**DATASET EXTRACT:**
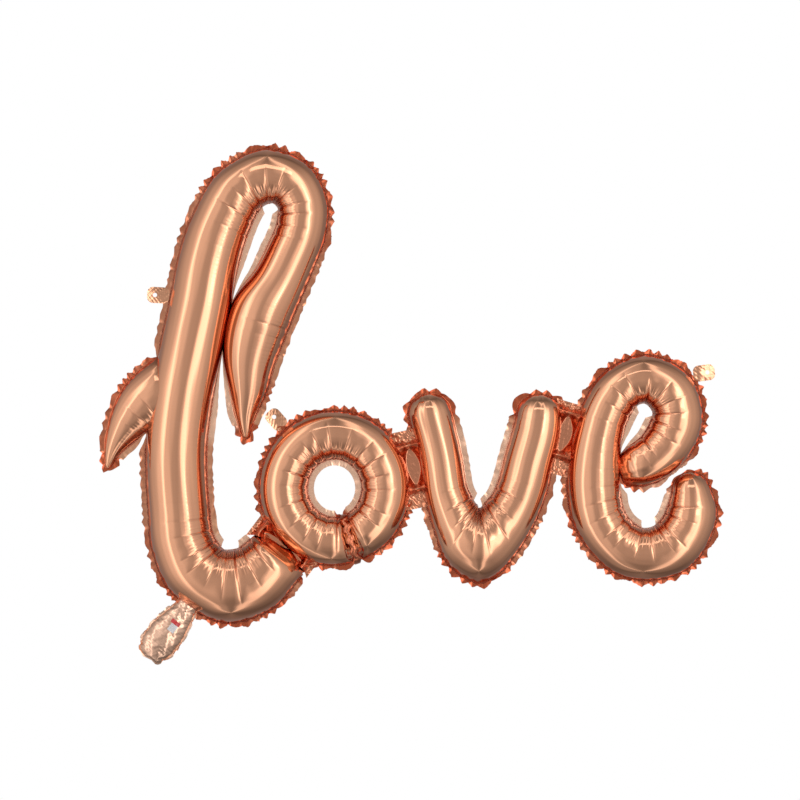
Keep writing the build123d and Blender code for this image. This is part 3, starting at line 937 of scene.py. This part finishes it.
def web(pair, weld, above, below, inset, seed):
    """The film between two letters: an eye-shaped weld, a puffed neck at each of its ends, and hem.

    It reaches up to above and below past the weld's ends, from which its necks are inset.
    """
    x0, z0, x1, z1 = weld
    length = math.hypot(x1 - x0, z1 - z0)
    heading = math.degrees(math.atan2(z1 - z0, x1 - x0))
    bodies = [f"letter_{letter}" for letter in pair]
    lines = [np.vstack([s.line for s in letters if s.body == body]) for body in bodies]

    def gaps_at(rows):
        centres = np.stack(place(x0, z0, heading, rows, 0.0), axis=-1)[:, None]
        return [norm(line[None] - centres, axis=2).min(axis=1) for line in lines]

    rows = np.linspace(-above, length + below, WEB_LOOKS)
    wide = sum(gaps_at(rows)) > WEB_MOUTH
    start = max(rows[wide & (rows < length / 2)], default=-above)
    end = min(rows[wide & (rows > length / 2)], default=length + below)
    rows = np.linspace(start, end, WEB_ROWS)
    gaps = [gap + WEB_TUCK for gap in gaps_at(rows)]
    share = np.linspace(-1, 1, WEB_COLUMNS)[None]
    extent = np.where(share < 0, gaps[0][:, None], gaps[1][:, None])
    along, across = np.broadcast_to(rows[:, None], extent.shape), share * extent
    inwards = (rows - inset, length - inset - rows)
    off_middle = (rows - length / 2) / (length / 2 - inset)
    eye = EYE_SHARE * np.clip(1 - off_middle**2, 0, 1)[:, None]
    rise = np.clip((np.abs(share) - eye) / (1 - eye), 0, 1)
    bump = sum(np.exp(-(((far + 3) / NECK_SPAN) ** 2)) for far in inwards)
    zone = math.prod(np.clip((far + 10) / 6, 0, 1) for far in inwards)[:, None]
    puffed = (1 - (1 - rise) * (1 - 0.8 * bump[:, None])) * zone
    folds = crinkle(seed, 5, 11.0)(along, across)
    height = 0.5 + NECK_HEIGHT * puffed + folds * (0.35 + 1.3 * (1 - zone))
    # painted shade: the web is drawn deeper red all over, most where it rises from the weld towards
    # the letters
    deep = np.clip(np.clip(rise * 2, 0, 1) * zone + 0.45, 0, 1)
    x, z = place(x0, z0, heading, along, across)
    faces = grid_faces(np.arange(along.size).reshape(along.shape))
    for face, sign in (("front", -1), ("back", 1)):
        points = np.stack([x, sign * height, z], axis=-1).reshape(-1, 3)
        name = f"web_{pair[0]}_{pair[1]}_{face}"
        piece = mesh_piece(name, points, faces, {"deep": deep.ravel()}, foil)
        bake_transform(piece)


web(("l", "o"), WEB_L_O, 18, 8, 7, 61)
web(("o", "v"), WEB_O_V, 30, 26, 0, 62)
web(("v", "e"), WEB_V_E, 26, 26, 0, 63)


def weld_ridge():
    """The crumpled weld of the o, which shows in the crease where its tube's two ends meet."""
    angle = math.radians(RING_WELD)
    way = (math.cos(angle), math.sin(angle))
    along, across = np.meshgrid(np.linspace(0, 1, 90), np.linspace(-1, 1, 13), indexing="ij")
    reach = RING_WIDE * 1.01 - O_HALF - 2 + along * (2 * O_HALF + 5)
    zigzag = 2.4 * np.abs(2 * ((along * WELD_TEETH) % 1) - 1) - 1.2
    side = across * (3.4 + 0.9 * np.sin(2 * np.pi * along * WELD_TEETH)) + zigzag
    x = RING_CENTRE[0] + reach * way[0] - side * way[1]
    z = RING_CENTRE[1] + reach * 1.02 * way[1] + side * way[0]
    profile = np.sqrt(np.clip(1 - (2 * along - 1) ** 2, 0, 1))
    height = crinkle(65, 6, 9.0)(along * 60, side)
    y = -(O_HALF * 0.80 * profile + 1.6) - 0.8 * height + 1.6 * np.abs(across) ** 1.5
    points = np.stack([x, y, z], axis=-1).reshape(-1, 3)
    faces = grid_faces(np.arange(along.size).reshape(along.shape))
    # painted shade: the weld ridge is drawn deeper red all over
    piece = mesh_piece("weld_ridge_o", points, faces, {"deep": np.full(len(points), 0.8)}, foil)
    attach(piece, "letter_o")


weld_ridge()


def tab_outline(angles):
    """Distance from a tab's hole to its rounded outline in each direction; the tab is along +u."""
    back, front = TAB_HOLE_REACH + 5.0, TAB_LENGTH - TAB_HOLE_REACH
    half_u, half_v = (back + front) / 2, TAB_WIDTH / 2
    low, high = np.zeros_like(angles), np.full_like(angles, 40.0)
    for _ in range(40):
        middle = (low + high) / 2
        u = np.abs(middle * np.cos(angles) - (front - back) / 2) - half_u + TAB_CORNER
        v = np.abs(middle * np.sin(angles)) - half_v + TAB_CORNER
        past_corner = np.hypot(np.maximum(u, 0), np.maximum(v, 0))
        outside = past_corner + np.minimum(np.maximum(u, v), 0) > TAB_CORNER
        high = np.where(outside, middle, high)
        low = np.where(outside, low, middle)
    return low


def tab(name, node, hole, heading, curl, seed):
    """A hanging tab: a crumpled tongue of film round its hole, curling out of the seam plane."""
    angles = np.linspace(0, 2 * np.pi, 97)[:-1]
    rings = np.linspace(0, 1, 15)[:, None]
    reach = TAB_HOLE_RADIUS + (tab_outline(angles)[None] - TAB_HOLE_RADIUS) * rings
    u, v = reach * np.cos(angles), reach * np.sin(angles)
    past_fold = np.maximum(u + TAB_HOLE_REACH, 0)
    height = crinkle(seed, 5, 10.0)(u, v) * (0.15 + 0.65 * rings)
    y = height + curl * (past_fold / TAB_LENGTH) ** 2 + 0.012 * v**2 * np.sign(curl)
    x, z = place(*hole, heading, u, v)
    points = np.stack([x, y, z], axis=-1).reshape(-1, 3)
    index = np.arange(len(points)).reshape(u.shape)
    faces = grid_faces(np.concatenate([index, index[:, :1]], axis=1))
    piece = mesh_piece(name, points, faces, {}, foil)
    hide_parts(node)
    start = place(*hole, heading, -TAB_HOLE_REACH - 1, 0)
    end = place(*hole, heading, -TAB_HOLE_REACH + 1, 0)
    start, end = (start[0] * MM, 0, start[1] * MM), (end[0] * MM, 0, end[1] * MM)
    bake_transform(piece)


tab("tab_l_tongue", "hanging_tab_l", (0, 0), 177, -2.5, 71)
tab("tab_o_tongue", "hanging_tab_o", (140.252, -143.652), 131, -3.0, 72)
tab("tab_e_tongue", "hanging_tab_e", (650.8, -91.147), 8, 4.0, 73)

for name in ("valve_inside_front", "valve_inside_back", "valve_mouth_front", "valve_mouth_back"):
    film = bpy.data.objects[name]
    film.data.materials.clear()
    film.data.materials.append(valve_film)


# ---- the studio ----

CENTRE = (0.2886, 0.0, -0.1237)


def lamp(name, place_at, wide, tall, radiance):
    """A soft box of that radiance, which shows in the foil as a plain bright card."""
    light = bpy.data.lights.new(name, "AREA")
    light.shape = "RECTANGLE"
    light.size, light.size_y = wide, tall
    light.energy = radiance * math.pi * wide * tall
    box = bpy.data.objects.new(name, light)
    box.location = place_at
    box.rotation_euler = (Vector(CENTRE) - Vector(place_at)).to_track_quat("-Z", "Y").to_euler()
    bpy.context.collection.objects.link(box)


lamp("softbox_top", (0.2, -1.6, 1.5), 1.5, 0.35, 1.3)
lamp("softbox_right", (1.5, -2.0, 0.3), 0.4, 0.9, 1.0)

# What the foil reflects: the room's level round about, in degrees to the right of the camera,
AROUND = (
    (-180, 0.55), (-165, 0.46), (-140, 0.34), (-122, 0.42), (-100, 0.62),
    (-78, 0.80), (-62, 1.15), (-50, 2.4), (-40, 1.0), (-24, 0.95),
    (-10, 0.60), (6, 0.54), (16, 0.92), (24, 2.2), (37, 2.5),
    (48, 1.0), (64, 0.74), (84, 0.62), (108, 0.46), (126, 0.32),
    (148, 0.34), (165, 0.46), (180, 0.55),
)
# and how much of it each height keeps, from straight down to straight up
UP_DOWN = (
    (-90, 0.50), (-50, 0.52), (-25, 0.85), (0, 1.0), (25, 1.0),
    (42, 0.85), (60, 0.62), (90, 0.50),
)


def level_ramp(graph, source, stops, limit):
    """The level at a source that goes from 0 to 1 between minus and plus that limit."""
    ramp = graph.nodes.new("ShaderNodeValToRGB")
    graph.feed(ramp.inputs[0], source)
    elements = ramp.color_ramp.elements
    for at, level in stops[1:-1]:
        elements.new((at + limit) / (2 * limit)).color = (level, level, level, 1)
    for element, (at, level) in ((elements[0], stops[0]), (elements[-1], stops[-1])):
        element.position = (at + limit) / (2 * limit)
        element.color = (level, level, level, 1)
    return ramp.outputs[0]


world = bpy.data.worlds.new("studio")
bpy.context.scene.world = world
studio = Graph(world)
room = studio.nodes["Background"]
direction = studio.nodes.new("ShaderNodeTexCoord").outputs["Generated"]
split = studio.nodes.new("ShaderNodeSeparateXYZ")
studio.feed(split.inputs[0], direction)
towards = studio.maths("MULTIPLY", split.outputs["Y"], -1.0)
azimuth = studio.maths("ARCTAN2", split.outputs["X"], towards)
azimuth = studio.maths("MULTIPLY_ADD", azimuth, 0.5 / math.pi, 0.5)
elevation = studio.maths("ARCSINE", split.outputs["Z"])
elevation = studio.maths("MULTIPLY_ADD", elevation, 1 / math.pi, 0.5)
round_about = level_ramp(studio, azimuth, AROUND, 180)
up_down = level_ramp(studio, elevation, UP_DOWN, 90)
studio.feed(room.inputs[0], studio.maths("MULTIPLY", round_about, up_down))
backdrop = studio.nodes.new("ShaderNodeBackground")
backdrop.inputs[0].default_value = (1, 1, 1, 1)
path = studio.nodes.new("ShaderNodeLightPath")
seen = studio.nodes.new("ShaderNodeMixShader")
shown = (path.outputs["Is Camera Ray"], room.outputs[0], backdrop.outputs[0])
for socket, value in zip(seen.inputs, shown):
    studio.feed(socket, value)
studio.feed(studio.nodes["World Output"].inputs[0], seen.outputs[0])

FLOOR_DROP = 0.80
bpy.ops.mesh.primitive_plane_add(size=1, location=(CENTRE[0], -0.1, -FLOOR_DROP))
floor = bpy.context.object
floor.name = "floor"
floor.scale = (3.0, 1.4, 1)
floor.data.materials.append(material("pale_floor", (0.85, 0.85, 0.85), 0.0, 0.9)[0])
floor.visible_glossy = False

CAMERA_DISTANCE = 4.0
PICTURE_WIDTH = 0.9424
SENSOR = 36.0
camera = bpy.data.cameras.new("camera")
camera.sensor_width = SENSOR
camera.lens = SENSOR * CAMERA_DISTANCE / PICTURE_WIDTH
eye = bpy.data.objects.new("camera", camera)
eye.location = (CENTRE[0], -CAMERA_DISTANCE, CENTRE[2])
eye.rotation_euler = (math.pi / 2, 0, 0)
bpy.context.collection.objects.link(eye)
bpy.context.scene.camera = eye
bpy.context.scene.view_settings.view_transform = "Standard"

**WHAT IS EXPECTED:**
Using the data above, restate word for word the lines from its opening line through the line that contains "return [norm(line[None] - centres, axis=2).min(axis=1)", and no more.

**REPLY:**
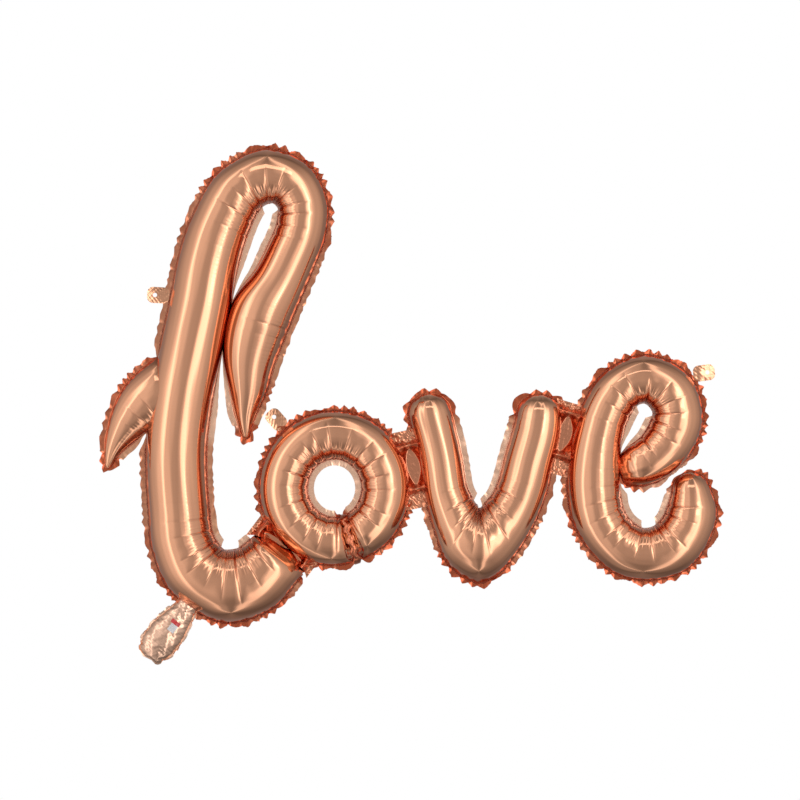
Keep writing the build123d and Blender code for this image. This is part 3, starting at line 937 of scene.py. This part finishes it.
def web(pair, weld, above, below, inset, seed):
    """The film between two letters: an eye-shaped weld, a puffed neck at each of its ends, and hem.

    It reaches up to above and below past the weld's ends, from which its necks are inset.
    """
    x0, z0, x1, z1 = weld
    length = math.hypot(x1 - x0, z1 - z0)
    heading = math.degrees(math.atan2(z1 - z0, x1 - x0))
    bodies = [f"letter_{letter}" for letter in pair]
    lines = [np.vstack([s.line for s in letters if s.body == body]) for body in bodies]

    def gaps_at(rows):
        centres = np.stack(place(x0, z0, heading, rows, 0.0), axis=-1)[:, None]
        return [norm(line[None] - centres, axis=2).min(axis=1) for line in lines]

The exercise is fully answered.